Second, Luke puts this conflict about the Sabbath in our faces, to encourage us once again to deal with nuance and shades of gray. And accepting nuance is a characteristic of a maturing faith. So let's look a little deeper.
Now, I'm going to ask you all a question. And if you know the answer, put up your hand and take a little risk. OK here it is: Where is it in the OT that God commands us to keep a Sabbath day?
[[The 10 Commandments: Exodus 20:8f: Remember the Sabbath day and keep it holy. Six days you shall labor and do all your work. But the seventh day is a Sabbath to the Lord your God; you shall not do any work . . .For in six days the Lord made heaven and earth, the sea and all that is in them, but rested on the seventh day; therefore the Lord blessed the Sabbath day and consecrated it.]]
Next: What's the reason that we're asked to keep Sabbath--according to the Scriptures?
(Because God took a day of rest after the Creation; AND because it marks us as a people of the Covenant)
There are signs of the various covenants or agreements between God and God's people in OT times: Noah's covenant: rainbow. Abraham's covenant: circumcision. Sinai (Mosaic) covenant: keeping Sabbath.
You see the covenantal part in Deuteronomy, the farewell address of Moses to the people, that repeats the essential content of the 10 Commandments: Deuteronomy 5: 12--15. "Observe the Sabbath day and keep it holy, as the Lord our God commanded you. Six days you shall labor and do all your work. But the seventh day is a Sabbath to the Lord your God; you shall not do any work--you, or your son or your daughter, or your male or female slave, or your ox or your donkey, or any of your livestock, or the resident alien in your towns, so that your male and female slave may rest as well as you. Remember that you were a slave in the land of Egypt, and the Lord your God brought you out from there with a mighty hand and an outstretched arm; therefore the Lord your God commanded you to keep the Sabbath day.]

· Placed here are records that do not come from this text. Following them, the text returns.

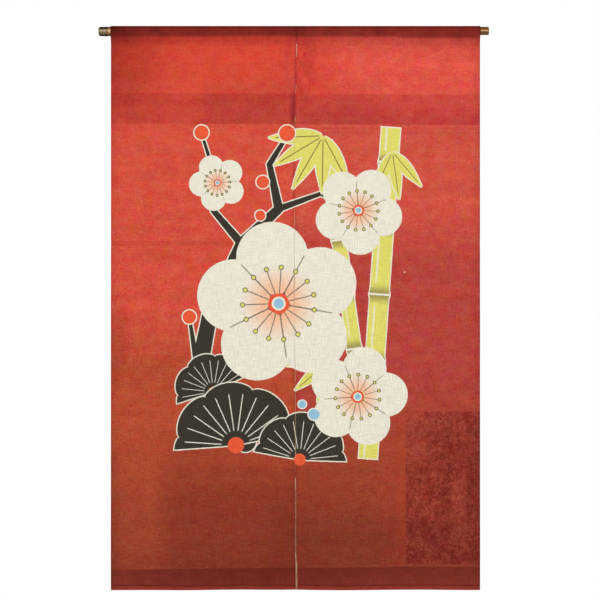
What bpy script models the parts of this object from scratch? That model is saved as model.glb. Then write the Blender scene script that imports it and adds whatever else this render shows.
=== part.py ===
"""A two-width noren curtain hung flat on a tapering bamboo pole.

Metres, +Z up. The pole runs along X and the front of the cloth faces -Y.
The origin is on the pole's axis at the middle of the cloth's width.
"""

import math

import bmesh
import bpy
from mathutils import Vector

MM = 0.001

# Cloth, as hung
CLOTH_WIDTH = 880 * MM
CLOTH_HEIGHT = 1345 * MM
CLOTH_THICK = 1.2 * MM
LAYER_GAP = 0.3 * MM
LAYER_PITCH = CLOTH_THICK + LAYER_GAP
POCKET_HEIGHT = 46 * MM
POCKET_TURN = 3 * MM
HEM_TOP = CLOTH_HEIGHT - 50 * MM
FOLD_RADIUS = LAYER_PITCH / 2
FOLD_START = CLOTH_HEIGHT - CLOTH_THICK / 2 - FOLD_RADIUS

# Bamboo pole: its upper line is level, and it tapers to the right
POLE_LEFT_END = -469 * MM
POLE_RIGHT_END = 461 * MM
POLE_RADIUS_LEFT = 11.2 * MM
POLE_RADIUS_RIGHT = 9.8 * MM
POLE_SIDES = 24
POLE_GAP = 0.3 * MM
HIDDEN_RIDGE = 0.5 * MM

# Culm nodes: place along the pole, height of the ridge
CULM_NODES = (
    {"x": -451 * MM, "height": 1.0 * MM},
    {"x": -182 * MM, "height": HIDDEN_RIDGE},
    {"x": 94 * MM, "height": HIDDEN_RIDGE},
    {"x": 362 * MM, "height": HIDDEN_RIDGE},
)

# Section of one culm node: distance from its middle, share of the ridge's height
NODE_SECTION = (
    {"along": -7 * MM, "rise": 0.0},
    {"along": -2.5 * MM, "rise": 0.45},
    {"along": 0.0, "rise": 1.0},
    {"along": 2.0 * MM, "rise": 0.6},
    {"along": 3.5 * MM, "rise": -0.5},
    {"along": 7 * MM, "rise": 0.0},
)

# Rounded tips of the pole: distance in from the end, share of the radius
LEFT_TIP = ({"in": 0.0, "share": 0.72}, {"in": 1.2 * MM, "share": 0.90}, {"in": 4 * MM, "share": 1.0})
RIGHT_TIP = ({"in": 0.0, "share": 0.86}, {"in": 1.0 * MM, "share": 0.97}, {"in": 3 * MM, "share": 1.0})

# Line where the two widths meet: drop below the top edge, place right of the middle, gap between them
MEETING_LINE = (
    {"drop": 0 * MM, "x": 2.1 * MM, "gap": 0.5 * MM},
    {"drop": 57 * MM, "x": 1.9 * MM, "gap": 0.6 * MM},
    {"drop": 88 * MM, "x": -1.2 * MM, "gap": 0.4 * MM},
    {"drop": 130 * MM, "x": -1.2 * MM, "gap": 0.4 * MM},
    {"drop": 175 * MM, "x": -4.3 * MM, "gap": 0.5 * MM},
    {"drop": 440 * MM, "x": -3.7 * MM, "gap": 0.5 * MM},
    {"drop": 587 * MM, "x": -3.6 * MM, "gap": 0.7 * MM},
    {"drop": 630 * MM, "x": -4.5 * MM, "gap": 1.7 * MM},
    {"drop": 790 * MM, "x": -1.7 * MM, "gap": 1.4 * MM},
    {"drop": 1045 * MM, "x": -0.7 * MM, "gap": 0.5 * MM},
    {"drop": 1090 * MM, "x": -0.7 * MM, "gap": 0.9 * MM},
    {"drop": 1255 * MM, "x": -0.6 * MM, "gap": 0.9 * MM},
    {"drop": 1300 * MM, "x": 1.7 * MM, "gap": 1.1 * MM},
    {"drop": 1345 * MM, "x": 1.8 * MM, "gap": 1.1 * MM},
)

# Soft folds down each width: waves across it, phase in turns, depth at the hem
LEFT_FOLDS = (
    {"waves": 0.8, "phase": 0.10, "depth": 2.8 * MM},
    {"waves": 2.1, "phase": 0.55, "depth": 1.5 * MM},
)
RIGHT_FOLDS = (
    {"waves": 0.9, "phase": 0.62, "depth": 2.6 * MM},
    {"waves": 1.7, "phase": 0.20, "depth": 1.7 * MM},
)

# Creases across both widths: drop below the top edge, depth, half width
CREASES = (
    {"drop": 200 * MM, "depth": 0.6 * MM, "half": 24 * MM},
    {"drop": 520 * MM, "depth": 1.6 * MM, "half": 22 * MM},
    {"drop": 1333 * MM, "depth": 0.5 * MM, "half": 7 * MM},
)
FOLDS_START = 70 * MM
EDGE_CURL = 3.0 * MM
EDGE_CURL_WIDTH = 45 * MM
EDGE_CURL_START = 560 * MM

# Grid of each sheet
COLUMNS = 14
OVER_STEPS = 10
POCKET_STEPS = 5
ROW_PITCH = 44 * MM
ROW_CLEARANCE = 12 * MM
FOLD_STEPS = 4

CLOTH_COLOUR = (0.46, 0.052, 0.033, 1.0)
BAMBOO_COLOUR = (0.23, 0.115, 0.035, 1.0)


def clear_scene():
    for item in list(bpy.data.objects):
        bpy.data.objects.remove(item)


def material(name, colour, roughness):
    made = bpy.data.materials.new(name)
    made.use_nodes = True
    shader = made.node_tree.nodes["Principled BSDF"]
    shader.inputs["Base Color"].default_value = colour
    shader.inputs["Roughness"].default_value = roughness
    shader.inputs["Metallic"].default_value = 0.0
    return made


def ease(value):
    value = min(max(value, 0.0), 1.0)
    return value * value * (3 - 2 * value)


def between(table, key, value, place):
    """Read a column of a table at a place along it, eased from row to row."""
    for low, high in zip(table, table[1:]):
        if place <= high[key]:
            share = ease((place - low[key]) / (high[key] - low[key]))
            return low[value] + (high[value] - low[value]) * share
    return table[-1][value]


def plain_pole_radius(x):
    share = (x - POLE_LEFT_END) / (POLE_RIGHT_END - POLE_LEFT_END)
    return POLE_RADIUS_LEFT + (POLE_RADIUS_RIGHT - POLE_RADIUS_LEFT) * share


POLE_TOP = plain_pole_radius(0.0)
CLOTH_TOP = POLE_TOP + HIDDEN_RIDGE + POLE_GAP + CLOTH_THICK


def pole_stations():
    """Stations along the pole as x and radius, from its left end to its right end."""
    stations = []
    for row in LEFT_TIP:
        x = POLE_LEFT_END + row["in"]
        stations.append((x, plain_pole_radius(x) * row["share"]))
    for node in CULM_NODES:
        for row in NODE_SECTION:
            x = node["x"] + row["along"]
            stations.append((x, plain_pole_radius(x) + node["height"] * row["rise"]))
    for row in reversed(RIGHT_TIP):
        x = POLE_RIGHT_END - row["in"]
        stations.append((x, plain_pole_radius(x) * row["share"]))
    return stations


def make_pole():
    mesh = bmesh.new()
    rings = []
    for x, radius in pole_stations():
        middle = POLE_TOP - plain_pole_radius(x)
        ring = []
        for side in range(POLE_SIDES):
            turn = 2 * math.pi * side / POLE_SIDES
            ring.append(mesh.verts.new((x, radius * math.sin(turn), middle + radius * math.cos(turn))))
        rings.append(ring)
    for ring, following in zip(rings, rings[1:]):
        for side in range(POLE_SIDES):
            onward = (side + 1) % POLE_SIDES
            mesh.faces.new((ring[side], following[side], following[onward], ring[onward]))
    mesh.faces.new(rings[0])
    mesh.faces.new(reversed(rings[-1]))
    bmesh.ops.recalc_face_normals(mesh, faces=mesh.faces)
    add_object("rod", mesh, material("bamboo", BAMBOO_COLOUR, 0.45))


def pocket_path(x):
    """Middle of the cloth from the back of the pocket's stitch line, over the pole, to its front."""
    half_step = math.pi / OVER_STEPS / 2
    radius = (plain_pole_radius(x) + HIDDEN_RIDGE + POLE_GAP + CLOTH_THICK / 2) / math.cos(half_step)
    middle = CLOTH_TOP - CLOTH_THICK / 2 - radius
    stitch = CLOTH_TOP - POCKET_HEIGHT
    drop = middle - stitch
    points = [Vector((LAYER_PITCH / 2, stitch - POCKET_TURN))]
    # Each side of the pocket is one smooth run from the pole's side in to the stitch line
    run = []
    for step in range(POCKET_STEPS):
        share = step / POCKET_STEPS
        y = LAYER_PITCH / 2 + (radius - LAYER_PITCH / 2) * ease(share)
        run.append(Vector((y, stitch + drop * share)))
    points += run
    for step in range(OVER_STEPS + 1):
        turn = math.pi * step / OVER_STEPS
        points.append(Vector((radius * math.cos(turn), middle + radius * math.sin(turn))))
    points += [Vector((-point.x, point.y)) for point in reversed(run)]
    return points


def row_drops():
    """Drops below the top edge of the rows from the pocket to the hem's fold, three at each crease."""
    kept = [HEM_TOP]
    for crease in CREASES:
        kept += [crease["drop"] - crease["half"], crease["drop"], crease["drop"] + crease["half"]]
    length = FOLD_START - POCKET_HEIGHT
    rows = round(length / ROW_PITCH)
    drops = []
    for row in range(1, rows):
        drop = POCKET_HEIGHT + length * row / rows
        if min(abs(drop - other) for other in kept) > ROW_CLEARANCE:
            drops.append(drop)
    return sorted(drops + kept) + [FOLD_START]


def hanging_path():
    """Middle of the cloth from below the pocket, down the front, round the hem and up behind it."""
    front = -LAYER_PITCH / 2
    drops = row_drops()
    points = [Vector((front, CLOTH_TOP - drop)) for drop in drops]
    for step in range(1, FOLD_STEPS):
        turn = math.pi * step / FOLD_STEPS
        y = front + FOLD_RADIUS * (1 - math.cos(turn))
        points.append(Vector((y, CLOTH_TOP - FOLD_START - FOLD_RADIUS * math.sin(turn))))
    for drop in reversed(drops):
        if drop >= HEM_TOP:
            points.append(Vector((front + LAYER_PITCH, CLOTH_TOP - drop)))
    return points


def sway(x, drop, inner, outer, folds):
    """How far a point of the cloth stands off the flat, towards +Y."""
    across = (x - inner) / (outer - inner)
    grown = ease((drop - FOLDS_START) / (CLOTH_HEIGHT - FOLDS_START))
    out = 0.0
    for fold in folds:
        out += grown * fold["depth"] * math.sin(2 * math.pi * (fold["waves"] * across + fold["phase"]))
    for crease in CREASES:
        out += crease["depth"] * (1 - ease(abs(drop - crease["drop"]) / crease["half"]))
    curl = ease((drop - EDGE_CURL_START) / (CLOTH_HEIGHT - EDGE_CURL_START))
    near_edge = 1 - abs(x - inner) / EDGE_CURL_WIDTH
    return out + EDGE_CURL * curl * ease(near_edge)


def make_panel(name, side, folds, cloth):
    """One width of cloth; side is -1 for the left width and 1 for the right."""
    mesh = bmesh.new()
    outer = side * CLOTH_WIDTH / 2
    columns = []
    for column in range(COLUMNS + 1):
        share = column / COLUMNS
        column_x = outer * share
        line = []
        for point in pocket_path(column_x) + hanging_path():
            drop = CLOTH_TOP - point.y
            meeting = between(MEETING_LINE, "drop", "x", drop)
            inner = meeting + side * between(MEETING_LINE, "drop", "gap", drop) / 2
            x = inner + (outer - inner) * share
            y = point.x + sway(x, drop, inner, outer, folds)
            line.append(mesh.verts.new((x, y, point.y)))
        columns.append(line)
    for line, following in zip(columns, columns[1:]):
        for row in range(len(line) - 1):
            mesh.faces.new((line[row], line[row + 1], following[row + 1], following[row]))
    bmesh.ops.recalc_face_normals(mesh, faces=mesh.faces)
    sheet = add_object(name, mesh, cloth)
    thickness = sheet.modifiers.new("cloth thickness", "SOLIDIFY")
    thickness.thickness = CLOTH_THICK
    thickness.offset = 0.0
    thickness.use_even_offset = True
    thickness.use_quality_normals = True


def add_object(name, mesh, finish):
    data = bpy.data.meshes.new(name)
    mesh.to_mesh(data)
    mesh.free()
    data.shade_smooth()
    data.set_sharp_from_angle(angle=math.radians(40))
    data.materials.append(finish)
    made = bpy.data.objects.new(name, data)
    bpy.context.scene.collection.objects.link(made)
    return made


def main():
    clear_scene()
    cloth = material("dyed_cloth", CLOTH_COLOUR, 0.9)
    make_panel("panel_left", -1, LEFT_FOLDS, cloth)
    make_panel("panel_right", 1, RIGHT_FOLDS, cloth.copy())
    make_pole()


main()
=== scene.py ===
import math

import bmesh
import bpy
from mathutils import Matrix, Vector, noise


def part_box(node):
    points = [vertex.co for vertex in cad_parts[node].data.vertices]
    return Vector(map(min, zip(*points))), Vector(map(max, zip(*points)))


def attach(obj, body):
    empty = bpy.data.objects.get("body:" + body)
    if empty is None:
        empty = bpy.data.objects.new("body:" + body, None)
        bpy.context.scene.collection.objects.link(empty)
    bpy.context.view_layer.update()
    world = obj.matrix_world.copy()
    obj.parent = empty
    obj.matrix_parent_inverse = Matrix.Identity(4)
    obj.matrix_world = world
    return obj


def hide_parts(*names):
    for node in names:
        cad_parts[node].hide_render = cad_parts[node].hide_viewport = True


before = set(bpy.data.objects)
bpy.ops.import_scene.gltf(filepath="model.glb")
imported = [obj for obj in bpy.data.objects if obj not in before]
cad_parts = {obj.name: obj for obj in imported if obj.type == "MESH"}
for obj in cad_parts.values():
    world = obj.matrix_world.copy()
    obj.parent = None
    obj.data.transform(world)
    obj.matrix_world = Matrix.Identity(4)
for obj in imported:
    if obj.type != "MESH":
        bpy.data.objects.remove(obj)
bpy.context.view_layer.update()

MM = 0.001


def in_metres(*rows):
    """Rows of lengths that are given in millimetres."""
    return [[value * MM for value in row] for row in rows]


# The cloth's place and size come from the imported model
left_low, left_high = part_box("panel_left")
_, right_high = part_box("panel_right")
pole_low, pole_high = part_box("rod")
CLOTH_TOP = left_high.z
CLOTH_LOW = left_low.z
CLOTH_WIDTH = right_high.x - left_low.x
CLOTH_HEIGHT = CLOTH_TOP - CLOTH_LOW

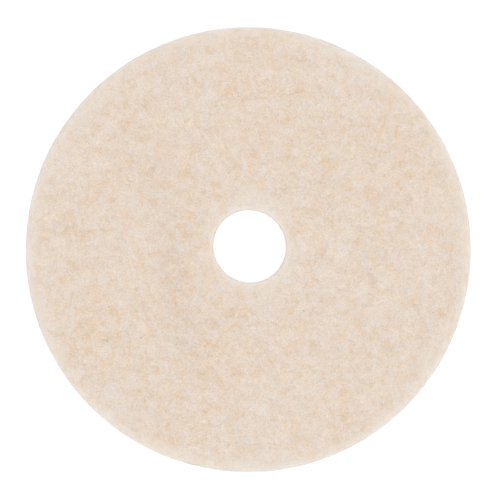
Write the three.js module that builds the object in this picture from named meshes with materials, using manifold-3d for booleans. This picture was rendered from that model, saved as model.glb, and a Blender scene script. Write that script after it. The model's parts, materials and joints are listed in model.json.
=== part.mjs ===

There's nothing there about the 7th day of creation, but everything about stopping work because God commands it, and because God brought out the people at the Exodus. Keeping Sabbath is a sign that you are of the people of God, following the Covenant of Moses.
So back to the story about Jesus and the sick woman in our gospel: we see that by healing her, Jesus was restoring her to full participation in the Jewish community: she was now able to keep the covenant and observe the Sabbath, in community with all the people of God, and be a sign of the covenant between God and God's people.
Healing on the Sabbath was much more important than observing a commandment about keeping Sabbath. It was a justified qualification of the Sabbath commandment, and it took precedence over the letter of the law.
For us, I think that the 4th Commandment must be the ONE commandment that is most often broken--at least in our culture. Here’s something really regrettable: Did you know that the BCP chops off the part of the commandment to REST? All it says is that we are to set aside regular times for prayer and worship. Nothing about one day a week to rest. This is so significant, I think. It's really lamentable. Maybe it reflects what's come to be known as the Protestant Work Ethic.
So---what does the commandment about Sabbath mean for 21st century people? Well, that we stop working for one day each week. That we take more time to worship and pray to God. That we take care of ourselves and give ourselves permission to rest. That we engage in some activities that enrich us--whether that's a hike in the woods or visiting with dear ones or lying in a hammock reading the Times or a good novel till we fall asleep.
Yes, we may nuance our observance of the commandment for important works of compassion now and then, as Jesus did in today’s healing story. But the commandment still stands.
But it’s really hard to stop working, isn’t it? Let's face it: we live in a culture where it seems like we need to be working most of the time just to keep our heads above water. Just to keep a hold of our jobs.
Do you know that commercial for the new phone called the Galaxy Note 7? It was playing a lot during the Olympics. That's where the French guy praises the Americans for their habits of overworking, and he sings the praises of this new phone that apparently allows us to work even harder and to multitask even more.
Well. in 30 seconds that ad says a lot about one of the reasons our culture is sick right now. We work too much. We often don't observe a full day of Sabbath. We don't know Sabbath rest, Sabbath peace.
When it’s done correctly, including prayer and rest, Sabbath is a kind of resistance to cultural expectations and cultural slave-driving for the sake of our sanity and, yes, ultimately, our productivity.
Do we have one day a week when things slow down, when we can pray more and worship well, when we can take a nap, when we give our kids the freedom THEY need from their crazy schedules? How might WE be more resolute in following this commandment, with compassion for others AND OURSELVES leading us onward?